If you’re trying to shed some weight, you most likely heard about calories and treat them as your enemy. That shouldn’t be the case as your body requires a certain amount of calories to function, depending on your age, gender, weight, and physical activity level. Burning them is essential to losing weight, but calories are as vital to everyone to function adequately.
Truth to be told, calories aren’t actually a thing, it’s a unit of energy. It gauges the amount of energy you can get from the food and beverages we consume. They can come from a variety of sources, such as fas, proteins, sugars or carbohydrates. Yet, all are needed for you to live and function adequately.
Historically, a calorie was defined as the amount of heat required to increase the temperature of a kilogram of water from 0 to 1 degree Celsius. It was then scientifically determined as joules, a term usually utilized by physicists to measure the amount of work required to force a newton through a meter. In Australia and Europe, calories are often called kilojoules instead, with one joule equalling to 0.000239006 calories, or one calorie equalling to 4.18 joules.
The amount of heat required to produce a calorie varies at different temperatures. So, scientists devised various types of calories, depending on their water temperature. With that, there are two types of calories, the small calorie, and the large calorie, which are yielded at different temperatures.
A small calorie, or cal, is the amount of energy needed to increase the temperature of a single gram of water from 0 to 1 degree Celsius.
A large calorie, or kcal, is the amount of energy needed to increase the temperature of a kilogram of water from 0 to 1 degree Celsius.
Both terms, however, are used interchangeably, making it misleading. A calorie in nutrition is actually equal to 1,000 small calories. Some experts still use kilocalories when referring to the nutritional unit of 1,000 of these small calories. The said units of 1,000 cal are also regarded as food calories, dietary calories, or Calories with a capital C.

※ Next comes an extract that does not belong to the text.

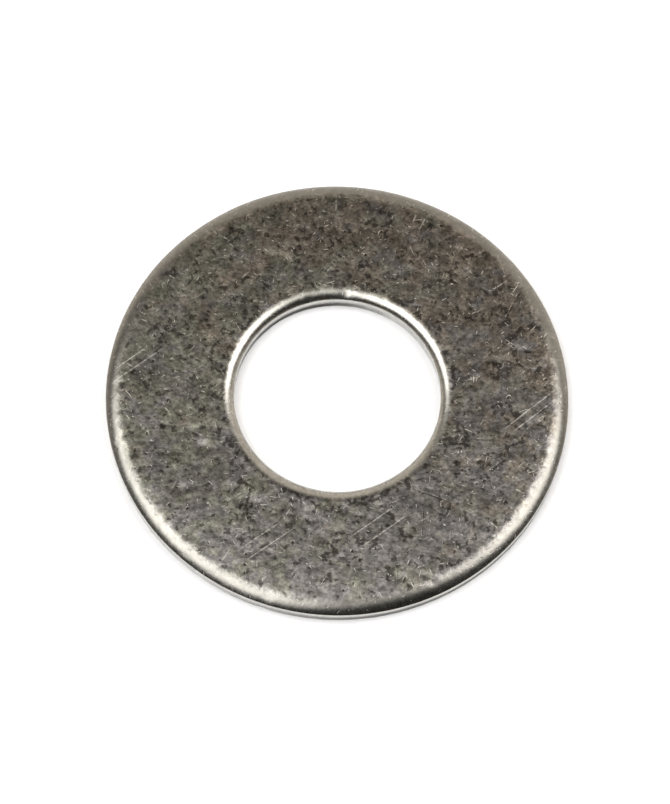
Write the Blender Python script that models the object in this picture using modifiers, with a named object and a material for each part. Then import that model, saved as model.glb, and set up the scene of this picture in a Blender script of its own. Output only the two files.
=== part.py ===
"""A plain round flat washer for a 3/8 inch bolt, stamped from stainless sheet.

The washer is one turned body. Its cross-section is a closed outline that a Screw modifier turns
about Z. The press punches the bore and the rim in one stroke, from the same side, so both upper
edges are drawn down into a broad roll, while both lower edges only have the small radius that
tumbling gives them. Below each roll the wall is a straight burnished band, and below that the metal
has broken away, so the wall leans slightly away from the burnished band.

Units are metres. The underside lies on Z = 0, and Z is the washer's axis.
"""

import math

import bpy

# Driving dimensions
OUTER_DIAMETER = 0.0222
BORE_DIAMETER = 0.00992
THICKNESS = 0.00105

# The roll that the press leaves on the upper edges: how far in it starts, and how deep it goes
RIM_ROLL_WIDTH = 0.00095
RIM_ROLL_DEPTH = 0.00036
BORE_ROLL_WIDTH = 0.00062
BORE_ROLL_DEPTH = 0.00035

# The walls below the rolls
BREAK_HEIGHT = 0.00042
BREAK_LEAN = 0.00003
LOWER_EDGE_RADIUS = 0.0002

# Facets
TURN_STEPS = 96
RIM_ROLL_STEPS = 7
BORE_ROLL_STEPS = 6
LOWER_EDGE_STEPS = 3

STEEL_COLOUR = (0.40, 0.385, 0.355, 1.0)
STEEL_ROUGHNESS = 0.42


def clear_scene():
    for thing in list(bpy.data.objects):
        bpy.data.objects.remove(thing, do_unlink=True)


def arc(centre, across, down, start_deg, end_deg, steps):
    """Points (r, z) along an ellipse; 0 degrees is its outer side, and 90 is its top."""
    points = []
    for step in range(steps + 1):
        angle = math.radians(start_deg + (end_deg - start_deg) * step / steps)
        r = centre[0] + across * math.cos(angle)
        z = centre[1] + down * math.sin(angle)
        points.append((r, z))
    return points


def washer_section():
    """The closed outline, from the flat top down the rim, in along the underside and up the bore."""
    rim = OUTER_DIAMETER / 2
    bore = BORE_DIAMETER / 2
    edge = LOWER_EDGE_RADIUS
    rim_roll_centre = (rim - RIM_ROLL_WIDTH, THICKNESS - RIM_ROLL_DEPTH)
    rim_foot_centre = (rim - BREAK_LEAN - edge, edge)
    bore_foot_centre = (bore + BREAK_LEAN + edge, edge)
    bore_roll_centre = (bore + BORE_ROLL_WIDTH, THICKNESS - BORE_ROLL_DEPTH)
    outline = arc(rim_roll_centre, RIM_ROLL_WIDTH, RIM_ROLL_DEPTH, 90, 0, RIM_ROLL_STEPS)
    outline.append((rim, BREAK_HEIGHT))
    outline += arc(rim_foot_centre, edge, edge, 0, -90, LOWER_EDGE_STEPS)
    outline += arc(bore_foot_centre, edge, edge, 270, 180, LOWER_EDGE_STEPS)
    outline.append((bore, BREAK_HEIGHT))
    outline += arc(bore_roll_centre, BORE_ROLL_WIDTH, BORE_ROLL_DEPTH, 180, 90, BORE_ROLL_STEPS)
    return outline


def section_mesh(name, outline):
    """The outline as a closed loop of edges in the XZ plane, on the +X side of the axis."""
    mesh = bpy.data.meshes.new(name)
    vertices = [(r, 0.0, z) for r, z in outline]
    edges = [(i, (i + 1) % len(outline)) for i in range(len(outline))]
    mesh.from_pydata(vertices, edges, [])
    return mesh


def turn_about_z(thing):
    """A full turn closes the ring on itself. No point lies on the axis, so nothing is merged."""
    screw = thing.modifiers.new("Turn", "SCREW")
    screw.axis = "Z"
    screw.angle = math.tau
    screw.steps = TURN_STEPS
    screw.render_steps = TURN_STEPS
    screw.use_merge_vertices = False
    screw.use_smooth_shade = True


def stainless_steel():
    material = bpy.data.materials.new("tumbled_stainless")
    material.use_nodes = True
    shader = material.node_tree.nodes["Principled BSDF"]
    shader.inputs["Base Color"].default_value = STEEL_COLOUR
    shader.inputs["Metallic"].default_value = 1.0
    shader.inputs["Roughness"].default_value = STEEL_ROUGHNESS
    return material


def build_washer(collection):
    mesh = section_mesh("washer_section", washer_section())
    mesh.materials.append(stainless_steel())
    washer = bpy.data.objects.new("washer", mesh)
    collection.objects.link(washer)
    turn_about_z(washer)
    return washer


def main():
    clear_scene()
    collection = bpy.data.collections.new("flat_washer")
    bpy.context.scene.collection.children.link(collection)
    build_washer(collection)


main()
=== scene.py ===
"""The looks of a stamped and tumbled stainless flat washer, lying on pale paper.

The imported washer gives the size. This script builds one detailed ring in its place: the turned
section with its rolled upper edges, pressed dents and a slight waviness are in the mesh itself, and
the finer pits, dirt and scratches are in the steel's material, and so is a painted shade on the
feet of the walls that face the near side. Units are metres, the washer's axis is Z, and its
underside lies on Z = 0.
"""

import math

import bpy
import numpy as np
from mathutils import Matrix, Vector, noise


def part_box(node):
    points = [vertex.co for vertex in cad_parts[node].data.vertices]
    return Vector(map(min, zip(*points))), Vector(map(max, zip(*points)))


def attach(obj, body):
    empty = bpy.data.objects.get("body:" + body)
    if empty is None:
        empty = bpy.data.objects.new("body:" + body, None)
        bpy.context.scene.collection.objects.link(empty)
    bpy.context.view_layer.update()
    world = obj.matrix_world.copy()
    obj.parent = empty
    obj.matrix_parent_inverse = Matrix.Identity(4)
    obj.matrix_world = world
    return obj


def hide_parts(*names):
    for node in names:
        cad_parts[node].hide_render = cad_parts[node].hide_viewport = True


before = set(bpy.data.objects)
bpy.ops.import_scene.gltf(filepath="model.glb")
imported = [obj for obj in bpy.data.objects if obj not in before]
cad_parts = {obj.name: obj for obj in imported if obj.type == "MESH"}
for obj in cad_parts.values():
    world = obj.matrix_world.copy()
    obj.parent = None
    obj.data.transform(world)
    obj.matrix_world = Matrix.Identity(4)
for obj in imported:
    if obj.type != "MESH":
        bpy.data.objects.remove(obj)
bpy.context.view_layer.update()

MM = 0.001
BODY = "root"
NODE = "washer"

# The washer's size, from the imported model
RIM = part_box(NODE)[1].x
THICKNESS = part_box(NODE)[1].z
BORE = min(math.hypot(v.co.x, v.co.y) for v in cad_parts[NODE].data.vertices)

# The section: rolled upper edges, a slight fall of the upper face toward the rim, burnished walls,
# a broken band below them that leans away, and rounded feet
RIM_ROLL_WIDTH = 0.90 * MM
RIM_ROLL_DEPTH = 0.27 * MM
BORE_ROLL_WIDTH = 0.62 * MM
BORE_ROLL_DEPTH = 0.27 * MM
CORNER_RADIUS = 0.035 * MM
RIM_FALL_WIDTH = 2.0 * MM
RIM_FALL_DEPTH = 0.085 * MM
BREAK_HEIGHT = 0.46 * MM
BREAK_LEAN = 0.012 * MM
FOOT_RADIUS = 0.04 * MM

# How finely the ring is divided
TURN_STEPS = 700
FACE_STEPS = 46
RIM_ROLL_STEPS = 20
BORE_ROLL_STEPS = 12
CORNER_STEPS = 3
WALL_STEPS = 3
BREAK_STEPS = 3
FOOT_STEPS = 4
UNDERSIDE_STEPS = 38


def arc(centre, radius, start_deg, end_deg, steps):
    """Points (r, z) along a circle; 0 degrees is its outer side, and 90 is its top."""
    turn = np.radians(np.linspace(start_deg, end_deg, steps + 1))
    return np.stack([centre[0] + radius * np.cos(turn), centre[1] + radius * np.sin(turn)], 1)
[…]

So, what you see on food labels, actually pertains to kilocalories. If the food label states that a chocolate bar actually contains 200 calories, it actually has 200 kilocalories or 200,000 calories.
While those are the classifications of calories as a unit of measurement, they can also be divided into two in terms of nutritional value.
First are the full calories, which provide low amounts of calories but high nutrient content. The primary sources of this type of calories are vegetables, fruits, meats, eggs, beans, seeds, and legumes. These foods provide the most energy and are readily metabolized by the body.
Meanwhile, the other type of calories, in a nutritional sense, are empty calories. They are calorie-dense food but have little or no nutritional value at all. Foods, such as chips, ice cream, candies, baked goods, are brimmed with empty calories. While they may provide quick bursts of energy, they are unable to sustain the body’s needs and are not readily metabolized either, causing you to gain weight.
Calories can also be divided based on the sources they come from, namely sugar or carbohydrates, fats, and protein. All three provide energy essential for our bodily functions. However, they give different amounts of energy. A gram of sugar or protein contains 4 kilocalories, while fat gives 9 kilocalories.
Moreover, they also differ in terms of nutrients and perform distinct roles in the body. Sugars serve as quick fuel and support metabolic functions. Proteins are essential for muscle development. Fats, while lacking in nutrients, but are brimmed with energy.
A balanced diet is a key to a better and healthier life. See to it that you consume the right amount of calories from the right sources.